▶ **GOAL**
Restate the whole listing exactly.
·····
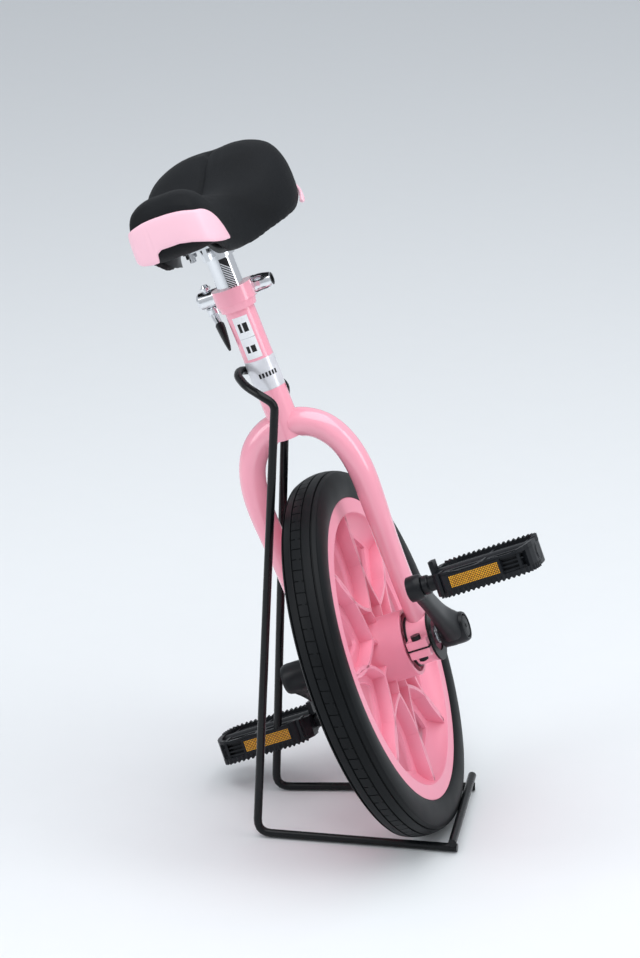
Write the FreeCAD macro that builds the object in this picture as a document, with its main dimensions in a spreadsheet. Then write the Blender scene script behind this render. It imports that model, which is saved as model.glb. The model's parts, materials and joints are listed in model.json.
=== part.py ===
import FreeCAD, Part
import math
import os

from FreeCAD import Placement, Rotation, Vector as V

os.makedirs("parts", exist_ok=True)
doc = FreeCAD.newDocument("unicycle")

# ---------------------------------------------------------------- sizes (mm, degrees)
SIZES = {
    "wheel_radius": 177.8, "tyre_half_width": 20.5, "crown_arc": 40.0,
    "lean": 20.15, "frame_pitch": 2.26,
    "rim_face_outer": 152.0, "rim_face_inner": 137.0, "rim_half_width": 17.5, "rim_seat": 140.2,
    "web_half": 2.0, "petals": 8.0, "petal_phase": 11.5, "petal_wall": 3.0, "petal_half_depth": 15.0,
    "hub_radius": 32.0, "hub_half": 38.0,
    "axle_d": 17.0, "axle_half": 90.0, "bearing_x": 51.0, "bearing_od": 35.0, "bearing_w": 10.0,
    "housing_r": 23.5, "housing_w": 20.0, "seal_r": 24.6, "seal_w": 2.0,
    "tube_od": 28.6, "tube_id": 25.6, "tube_bottom": 224.0, "tube_top": 376.0,
    "collar_od": 38.6, "collar_bottom": 354.0, "lug_y": 25.0, "skewer_z": 366.0,
    "post_od": 25.4, "post_id": 21.4, "post_bottom": 262.0, "post_top": 421.0,
    "crank_length": 102.0, "crank_angle": 44.5, "pedal_tilt": 10.0,
    "pedal_in": 106.0, "pedal_len": 102.0, "pedal_depth": 68.0, "pedal_h": 28.0, "spindle_d": 12.0,
}
sheet = doc.addObject("Spreadsheet::Sheet", "Sizes")
for row, (key, value) in enumerate(SIZES.items(), 1):
    sheet.set(f"A{row}", key)
    sheet.set(f"B{row}", str(value))
    sheet.setAlias(f"B{row}", key)
doc.recompute()
S = SIZES

# ---------------------------------------------------------------- where the parts stand
# Every part is drawn upright: origin at the middle of the axle, X along the axle, Y to the back,
# Z up. The whole unicycle then leans to its left, and rests on the tyre at the origin.
LEAN_RAD = math.radians(S["lean"])
ARC_IN = S["wheel_radius"] - S["crown_arc"]
TOUCH_X = S["crown_arc"] * math.sin(LEAN_RAD)
TOUCH_R = ARC_IN + S["crown_arc"] * math.cos(LEAN_RAD)
AXLE = V(
    TOUCH_X * math.cos(LEAN_RAD) - TOUCH_R * math.sin(LEAN_RAD),
    0,
    ARC_IN * math.cos(LEAN_RAD) + S["crown_arc"],
)
TURN = Rotation(V(0, 1, 0), -S["lean"])
WHEEL = Placement(AXLE, TURN)
FRAME = Placement(AXLE, TURN.multiply(Rotation(V(1, 0, 0), -S["frame_pitch"])))

NODES = {}


def node(name, obj, where):
    """A finished piece: its label, its place in the leaning unicycle and its export name."""
    obj.Placement = where.multiply(obj.Placement)
    obj.Label = name
    NODES[name] = obj
    return obj


# ---------------------------------------------------------------- building blocks
TO_X = Rotation(V(0, 1, 0), 90)
TO_Y = Rotation(V(1, 0, 0), -90)
SIDE = {"Z": Rotation(), "X": TO_X, "Y": TO_Y}


def cyl(name, radius, height, at, axis="Z", exprs=None):
    c = doc.addObject("Part::Cylinder", name)
    c.Radius = radius
    c.Height = height
    for prop, expr in (exprs or {}).items():
        c.setExpression(prop, expr)
    c.Placement = Placement(V(*at), SIDE[axis])
    return c


def cone(name, r1, r2, height, at, axis="Z"):
    c = doc.addObject("Part::Cone", name)
    c.Radius1 = r1
    c.Radius2 = r2
    c.Height = height
    c.Placement = Placement(V(*at), SIDE[axis])
    return c


def box(name, size, at):
    b = doc.addObject("Part::Box", name)
    b.Length, b.Width, b.Height = size
    b.Placement = Placement(V(*at), Rotation())
    return b


def cut(name, base, *tools):
    c = doc.addObject("Part::Cut", name)
    c.Base = base
    c.Tool = tools[0] if len(tools) == 1 else fuse(name + "_tools", *tools)
    return c


def fuse(name, *parts):
    f = doc.addObject("Part::MultiFuse", name)
    f.Shapes = list(parts)
    f.Refine = True
    return f


def common(name, *parts):
    c = doc.addObject("Part::MultiCommon", name)
    c.Shapes = list(parts)
    return c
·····
▶ **EXERCISE ANSWER**
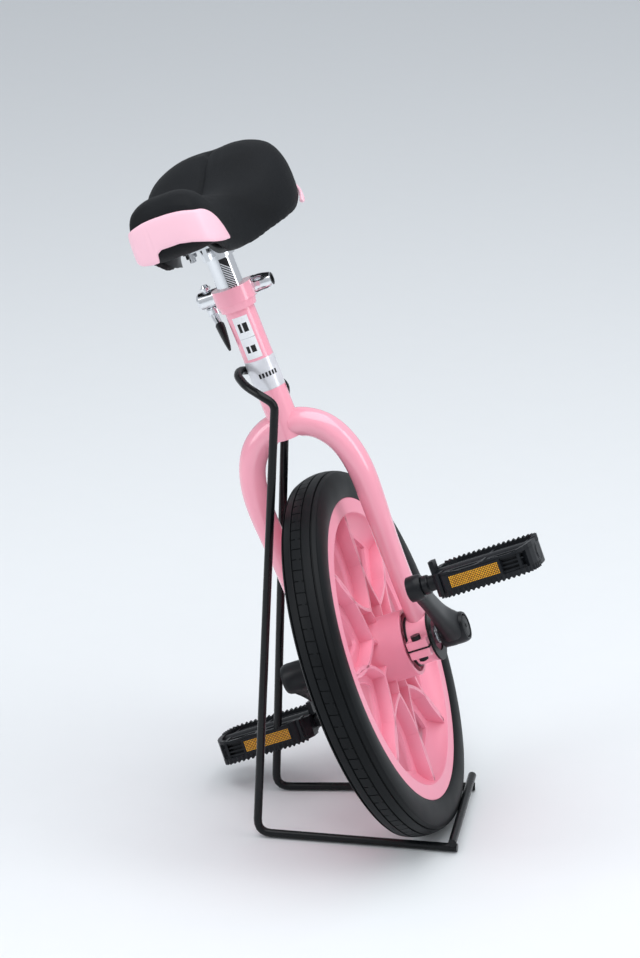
Write the FreeCAD macro that builds the object in this picture as a document, with its main dimensions in a spreadsheet. Then write the Blender scene script behind this render. It imports that model, which is saved as model.glb. The model's parts, materials and joints are listed in model.json.
=== part.py ===
import FreeCAD, Part
import math
import os

from FreeCAD import Placement, Rotation, Vector as V

os.makedirs("parts", exist_ok=True)
doc = FreeCAD.newDocument("unicycle")

# ---------------------------------------------------------------- sizes (mm, degrees)
SIZES = {
    "wheel_radius": 177.8, "tyre_half_width": 20.5, "crown_arc": 40.0,
    "lean": 20.15, "frame_pitch": 2.26,
    "rim_face_outer": 152.0, "rim_face_inner": 137.0, "rim_half_width": 17.5, "rim_seat": 140.2,
    "web_half": 2.0, "petals": 8.0, "petal_phase": 11.5, "petal_wall": 3.0, "petal_half_depth": 15.0,
    "hub_radius": 32.0, "hub_half": 38.0,
    "axle_d": 17.0, "axle_half": 90.0, "bearing_x": 51.0, "bearing_od": 35.0, "bearing_w": 10.0,
    "housing_r": 23.5, "housing_w": 20.0, "seal_r": 24.6, "seal_w": 2.0,
    "tube_od": 28.6, "tube_id": 25.6, "tube_bottom": 224.0, "tube_top": 376.0,
    "collar_od": 38.6, "collar_bottom": 354.0, "lug_y": 25.0, "skewer_z": 366.0,
    "post_od": 25.4, "post_id": 21.4, "post_bottom": 262.0, "post_top": 421.0,
    "crank_length": 102.0, "crank_angle": 44.5, "pedal_tilt": 10.0,
    "pedal_in": 106.0, "pedal_len": 102.0, "pedal_depth": 68.0, "pedal_h": 28.0, "spindle_d": 12.0,
}
sheet = doc.addObject("Spreadsheet::Sheet", "Sizes")
for row, (key, value) in enumerate(SIZES.items(), 1):
    sheet.set(f"A{row}", key)
    sheet.set(f"B{row}", str(value))
    sheet.setAlias(f"B{row}", key)
doc.recompute()
S = SIZES

# ---------------------------------------------------------------- where the parts stand
# Every part is drawn upright: origin at the middle of the axle, X along the axle, Y to the back,
# Z up. The whole unicycle then leans to its left, and rests on the tyre at the origin.
LEAN_RAD = math.radians(S["lean"])
ARC_IN = S["wheel_radius"] - S["crown_arc"]
TOUCH_X = S["crown_arc"] * math.sin(LEAN_RAD)
TOUCH_R = ARC_IN + S["crown_arc"] * math.cos(LEAN_RAD)
AXLE = V(
    TOUCH_X * math.cos(LEAN_RAD) - TOUCH_R * math.sin(LEAN_RAD),
    0,
    ARC_IN * math.cos(LEAN_RAD) + S["crown_arc"],
)
TURN = Rotation(V(0, 1, 0), -S["lean"])
WHEEL = Placement(AXLE, TURN)
FRAME = Placement(AXLE, TURN.multiply(Rotation(V(1, 0, 0), -S["frame_pitch"])))

NODES = {}


def node(name, obj, where):
    """A finished piece: its label, its place in the leaning unicycle and its export name."""
    obj.Placement = where.multiply(obj.Placement)
    obj.Label = name
    NODES[name] = obj
    return obj


# ---------------------------------------------------------------- building blocks
TO_X = Rotation(V(0, 1, 0), 90)
TO_Y = Rotation(V(1, 0, 0), -90)
SIDE = {"Z": Rotation(), "X": TO_X, "Y": TO_Y}


def cyl(name, radius, height, at, axis="Z", exprs=None):
    c = doc.addObject("Part::Cylinder", name)
    c.Radius = radius
    c.Height = height
    for prop, expr in (exprs or {}).items():
        c.setExpression(prop, expr)
    c.Placement = Placement(V(*at), SIDE[axis])
    return c


def cone(name, r1, r2, height, at, axis="Z"):
    c = doc.addObject("Part::Cone", name)
    c.Radius1 = r1
    c.Radius2 = r2
    c.Height = height
    c.Placement = Placement(V(*at), SIDE[axis])
    return c


def box(name, size, at):
    b = doc.addObject("Part::Box", name)
    b.Length, b.Width, b.Height = size
    b.Placement = Placement(V(*at), Rotation())
    return b


def cut(name, base, *tools):
    c = doc.addObject("Part::Cut", name)
    c.Base = base
    c.Tool = tools[0] if len(tools) == 1 else fuse(name + "_tools", *tools)
    return c


def fuse(name, *parts):
    f = doc.addObject("Part::MultiFuse", name)
    f.Shapes = list(parts)
    f.Refine = True
    return f


def common(name, *parts):
    c = doc.addObject("Part::MultiCommon", name)
    c.Shapes = list(parts)
    return c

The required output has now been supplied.